AIM OF THE EXERCISE - Reproduce, word for word, only the lines from the one containing "Continue the FreeCAD" through the one containing "draw_circle, *spot(out, back))", both included.

>> Begin DATA FOR THE TASK

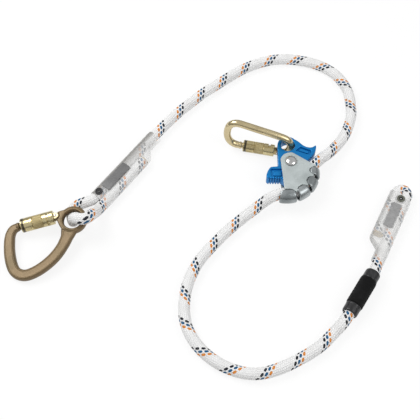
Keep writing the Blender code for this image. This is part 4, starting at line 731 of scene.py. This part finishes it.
# --------------------
# The adjuster's housing: two 3 mm aluminium plates on one riveted axle, blasted satin grey. The
# rear plate's edge is cut into four fingers, bent half round the rope to the front plate's bitten
# rim. The fingers' darker grey is painted dark reflection.
JOINTS = {joint["name"]: joint for joint in frame["record"]["behaviour"]["joints"]}
FINGER_CENTRE = np.subtract((0.1065, 0.0475), AXLE_ON_TABLE)
FINGER_BEND_RADIUS, FINGER_EDGE = 0.037, 0.0016
FINGER_SPANS = [(-103.0, -72.5), (-67.5, -45.0), (-39.5, -18.5), (-12.0, 5.5)]
FINGER_TIP, TIP_ROUNDING, TIP_FLAT_SHARE = 0.0032, 0.0050, 0.30
BITE_GAP, TOOTH_REACH, RIM_START = 0.0008, 0.0402, -98.4
TIP_REACHES, REAR_TIP_REACHES = np.array([1.0, 0.7, 0.35]), (0.0012, 0.0024)
TIP_THINNING = (0.30, 0.86, 1.0)
PLATE_INSIDE, PLATE_THICKNESS = 0.0085, 0.0030
PLATE_MIDDLE, PLATE_OUTSIDE = PLATE_INSIDE + PLATE_THICKNESS / 2, PLATE_INSIDE + PLATE_THICKNESS
PLATE_SHOULDER_RADIUS, AXLE_BORE = 0.0150, 0.0052
FRONT_CORNER, REAR_CORNER = (0.0350, -0.0068), (0.0188, 0.0075)
PLATE_PALE, PLATE_SHADE = (0.50, 0.55, 0.55), (0.36, 0.40, 0.40)
# The fingers are the plate's own aluminium; their darker colours are painted dark reflection.
FINGER_REFLECTION_PALE, FINGER_REFLECTION_DEEP = (0.40, 0.43, 0.44), (0.18, 0.20, 0.205)
RUBBED_METAL = (0.75, 0.77, 0.78)

axle_place = np.array(JOINTS["cam_turn"]["pos_m"]), np.eye(3)


def on_circle(centre, radius, degrees):
    """Flat points at a distance from a centre, at angles in degrees."""
    angle = np.radians(degrees)
    return np.stack([centre[0] + radius * np.cos(angle), centre[1] + radius * np.sin(angle)], 1)


def circle_arc(centre, radius, start, end, steps):
    """Flat points on a circle, from one angle to another."""
    return on_circle(centre, radius, np.linspace(start, end, steps))


def tip_reach(share):
    """How far a finger's rounded tip stands from the fingers' centre, by the share of its width."""
    past = np.clip(np.abs(share) - TIP_FLAT_SHARE, 0, 1)
    return FINGER_BEND_RADIUS - FINGER_TIP + TIP_ROUNDING * 2 * past**2


def plate_outline(bitten):
    """Round the axle, down the left edge and round the fingers' centre. A bitten rim follows each
    finger's tip at a small gap, and a tooth stands between two of them."""
    shoulder = circle_arc((0, 0), PLATE_SHOULDER_RADIUS, 78, 172, 20)
    if not bitten:
        rim = circle_arc(FINGER_CENTRE, FINGER_BEND_RADIUS - 0.0003, RIM_START, 6, 48)
        return np.vstack([shoulder, rim, REAR_CORNER])
    share = np.linspace(-1.06, 1.06, 13)
    rim = []
    for (low, high), (next_low, _) in zip(FINGER_SPANS, [*FINGER_SPANS[1:], (None, None)]):
        angle = (low + high) / 2 + share * (high - low) / 2
        kept = angle > RIM_START
        rim += list(zip(angle[kept], tip_reach(share[kept]) - BITE_GAP))
        if next_low is not None:
            rim.append(((high + next_low) / 2, TOOTH_REACH))
    angle, reach = np.transpose(rim)
    rim = on_circle(FINGER_CENTRE, reach, angle)
    rim = rounded(np.vstack([shoulder[-1:], rim, FRONT_CORNER]), 0.0009, 3)
    return np.vstack([shoulder[:-1], rim[3:]])


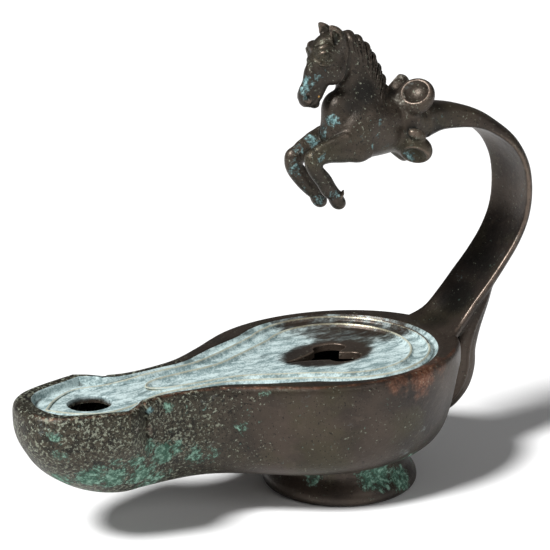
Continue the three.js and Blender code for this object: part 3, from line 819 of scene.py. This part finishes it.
NOZZLE_GREEN = [
    (-68, -12.5, 27, 4.5, 0.95), (-73, -14, 30.5, 3, 0.8), (-64, -12, 27.5, 3, 0.8),
    (-57, -11.6, 23.5, 4.5, 0.65), (-53, -13, 24, 4, 0.5), (-91, -11.7, 24, 4.5, 0.9),
    (-84, -13, 23, 5, 0.95), (-75, -11.7, 21.5, 5, 0.9), (-84, -15.5, 28.5, 3, 0.6),
    (-78, -14.7, 27, 4, 0.7), (-89, -14, 27, 3, 0.55), (-101.6, -12, 39, 2.5, 0.6),
    (-100, -12, 33, 3, 0.5), (-97, -6, 22, 5, 0.7), (-70, -6, 17, 7, 0.7), (-86, 0, 14, 9, 0.6),
    (-66, 13, 26, 7, 0.7), (-86, 15, 27, 8, 0.8), (-98, 12, 33, 5, 0.5),
]
WALL_GREEN = [
    (-44, -18.4, 36.8, 1.8, 0.5), (-45.3, -17.5, 32, 2.2, 0.55), (-39.2, -20.8, 42.5, 2, 0.45),
    (-6, -33.7, 36.4, 2.2, 0.4), (13.2, -27, 18.7, 2, 0.5), (-66.3, -12.6, 41, 2.2, 0.6),
    (-61, -13, 38, 2.2, 0.5), (-0.5, -20.6, 8.3, 6, 0.95), (9, -20.7, 5.3, 5, 0.8),
    (-17, -12, 8.7, 3.5, 0.7), (8, -24, 13.6, 5, 0.6), (20, -9, 8, 4, 0.4), (-8, 20, 7, 6, 0.7),
    (18, 16, 11, 6, 0.6), (-30, 24, 26, 5, 0.5), (10, 32, 34, 4, 0.4), (33, 22, 30, 4, 0.4),
]
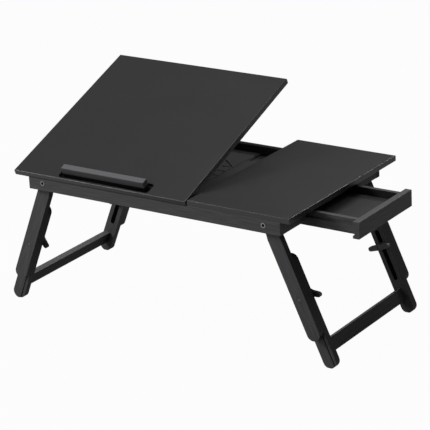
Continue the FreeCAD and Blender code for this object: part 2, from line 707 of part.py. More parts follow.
def cut_vents(body, way):
    """Pattern of slots and holes through one half of the board."""
    def spot(out, back):
        return f"prop_middle {way} {out}", back, "vent_wide / 2"
    slots = [("vent_tip_out", "vent_tip_back", "vent_long_out", "vent_long_back"),
             ("vent_tip_out", "vent_tip_back", "vent_short_out", "vent_short_back"),
             ("vent_bow_in", "vent_bow_in_back", "vent_bow_mid", "vent_bow_mid_back"),
             ("vent_bow_mid", "vent_bow_mid_back", "vent_bow_out", "vent_bow_out_back"),
             ("vent_low_in", "vent_low_in_back", "vent_low_out", "vent_low_out_back")]
    for out, back, far_out, far_back in slots:
        pocket(body, "XY", "board_low", "board_thick", draw_hull, spot(out, back),
               spot(far_out, far_back))
    for out, back in (("vent_eye_out", "vent_eye_back"), ("vent_dot_out", "vent_dot_back")):
        pocket(body, "XY", "board_low", "board_thick", draw_circle, *spot(out, back))


def stand_bar(item, x, y, z):
    """Placement of a plain box that is a piece by itself."""
    item.setExpression("Placement.Base.x", None)
    item.setExpression("Placement.Base.y", None)
    item.setExpression("Placement.Base.z", None)
    return stand(item, x=x, y=y, z=z)


def make_rack(label, x):
    """Strip with a row of slanted notches that catch the prop's foot bar."""
    body = new_body(label)
    far = "board_back - rack_back"
    pad(body, "YZ", x, "rack_wide", draw_box, f"{far} - rack_long", "board_top",
        "rack_long", "rack_high")
    top = "board_top + rack_high"
    back = f"{far} - tooth_pitch / 2"
    notch = [(back, top), (back, f"{top} - tooth_deep"), (f"{back} - tooth_pitch / 2", top)]
    first = pocket(body, "YZ", x, "rack_wide", draw_polygon, notch)
    doc.recompute()
    count = int(value_of("rack_long / tooth_pitch") + SAME_LENGTH)
    pattern = body.newObject("PartDesign::LinearPattern", label + "_pattern")
    pattern.Originals = [first]
    for feature in body.Origin.OriginFeatures:
        if feature.Role == "Y_Axis":
            pattern.Direction = (feature, [""])
    pattern.Reversed = True
    pattern.Occurrences = count
    pattern.setExpression("Length", full(f"tooth_pitch * {count - 1}"))
    body.Tip = pattern
    node(stand(body))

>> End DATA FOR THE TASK

RESULT OF THE TASK -
Continue the FreeCAD and Blender code for this object: part 2, from line 707 of part.py. More parts follow.
def cut_vents(body, way):
    """Pattern of slots and holes through one half of the board."""
    def spot(out, back):
        return f"prop_middle {way} {out}", back, "vent_wide / 2"
    slots = [("vent_tip_out", "vent_tip_back", "vent_long_out", "vent_long_back"),
             ("vent_tip_out", "vent_tip_back", "vent_short_out", "vent_short_back"),
             ("vent_bow_in", "vent_bow_in_back", "vent_bow_mid", "vent_bow_mid_back"),
             ("vent_bow_mid", "vent_bow_mid_back", "vent_bow_out", "vent_bow_out_back"),
             ("vent_low_in", "vent_low_in_back", "vent_low_out", "vent_low_out_back")]
    for out, back, far_out, far_back in slots:
        pocket(body, "XY", "board_low", "board_thick", draw_hull, spot(out, back),
               spot(far_out, far_back))
    for out, back in (("vent_eye_out", "vent_eye_back"), ("vent_dot_out", "vent_dot_back")):
        pocket(body, "XY", "board_low", "board_thick", draw_circle, *spot(out, back))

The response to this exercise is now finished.